Citation
Abdullah, Amalia Qistina Castaneda and Talif, Rosli and Kaur, Hardev and Awang, Mohammad Ewan
(2018)
The drive behind the veil: the motivation behind female suicide bombers narrative of violence in the novel Bride of ISIS.
Journal of Media and Information Warfare, 11 (2).
pp. 1-18.
ISSN 1985-563X
Abstract
Female suicide bombing is complicated, comprising of multifaceted aspects that defy simple explanation. Female suicide bombers who become involved in jihad have a myriad of inner conflicts fuelled by their psychopathology and demands of a shame-honour culture. This research aims to demystify female suicide bombers’ behaviour from a psychoanalytic perspective called death drive. It sheds light on the volatile amalgamation of factors inherent in being raised in a shame-honour culture and religion.

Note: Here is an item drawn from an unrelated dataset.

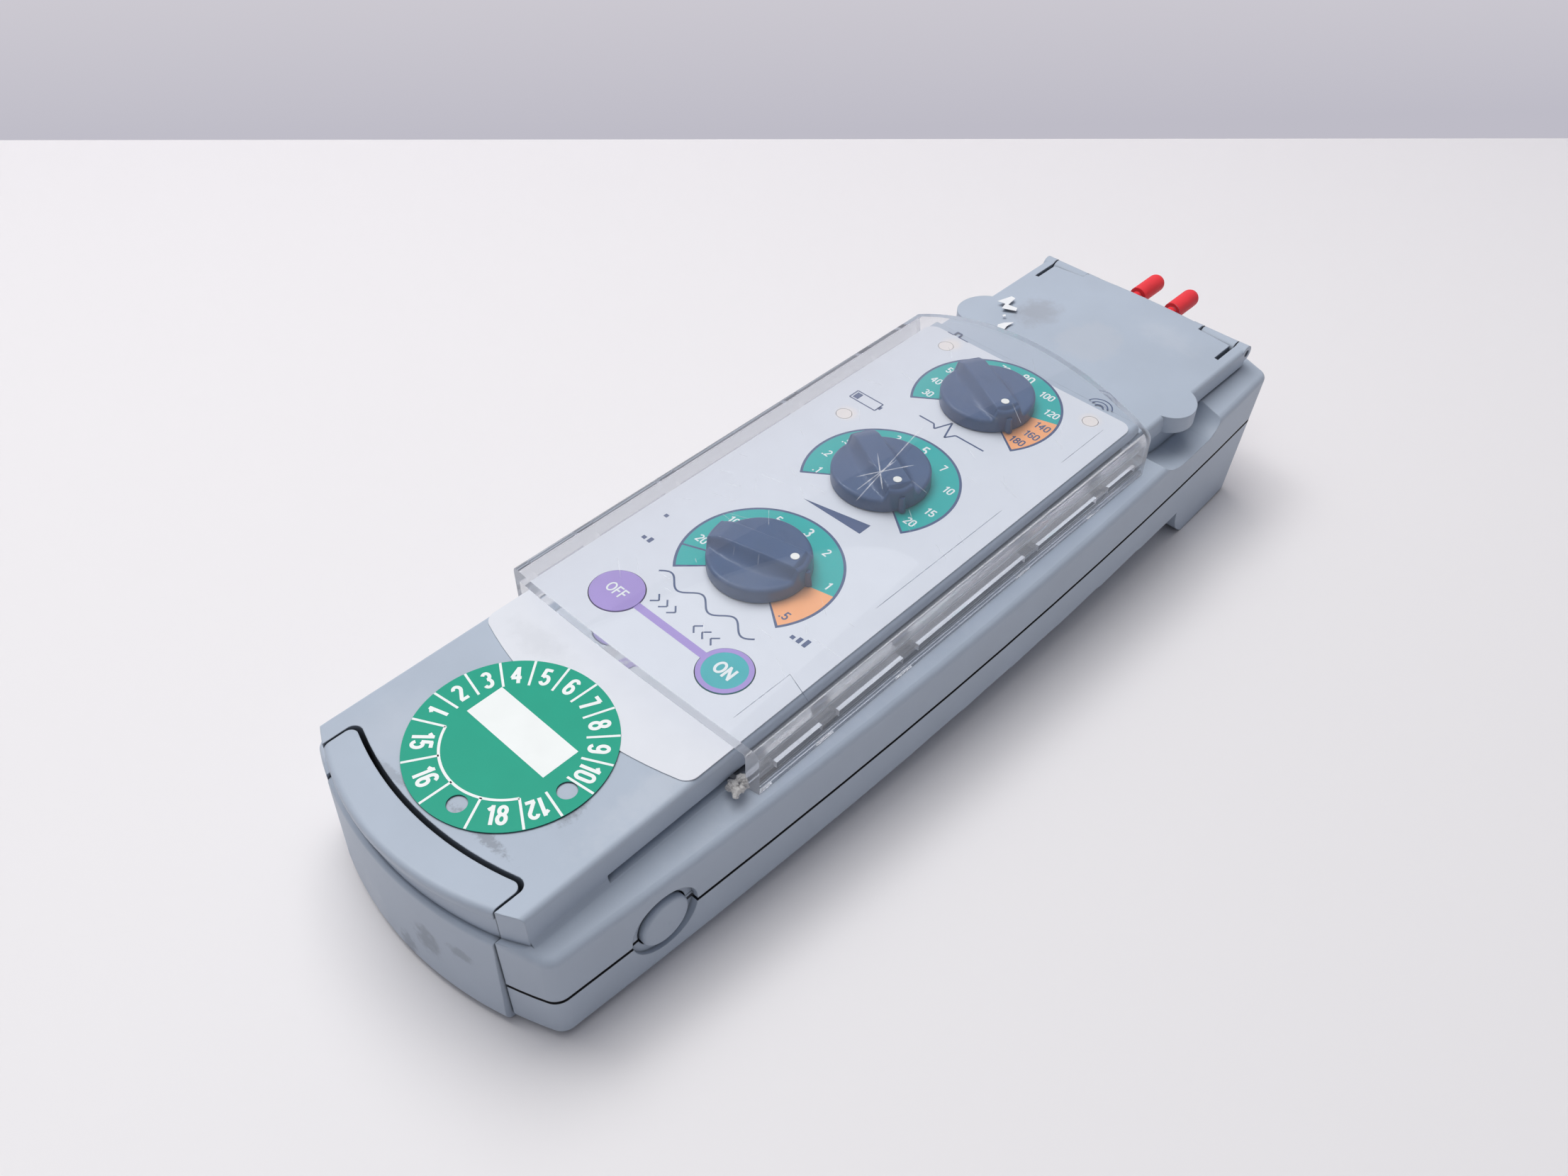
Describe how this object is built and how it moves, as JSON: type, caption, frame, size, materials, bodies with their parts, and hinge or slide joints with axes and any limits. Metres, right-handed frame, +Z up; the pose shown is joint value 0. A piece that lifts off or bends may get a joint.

It intends to help readers understand female suicide bombers’ behaviour using the tools and insights drawn from psychoanalysis. Death drive is not like the Buddhist belief of striving for annihilation for eternal peace. According to Lacan, in death drive, there is a struggle within the psyche between the conscious mind that is supposed to control the body and the body itself. For female suicide bombers, the reality is how they are programmed with ideology and filial piety, that leads them to an imaginary eagerness that drives them to sacrifice their lives for eternal glory and honour and the symbolic structure that puts the programming in their heads. Through the selected novel, this research seeks to shed light on how transparent, stark and revealing their unconscious behaviour is. To understand where this aberrant behaviour arises and what its “drivers” are – externalised and projected through repression and senseless murderous rage.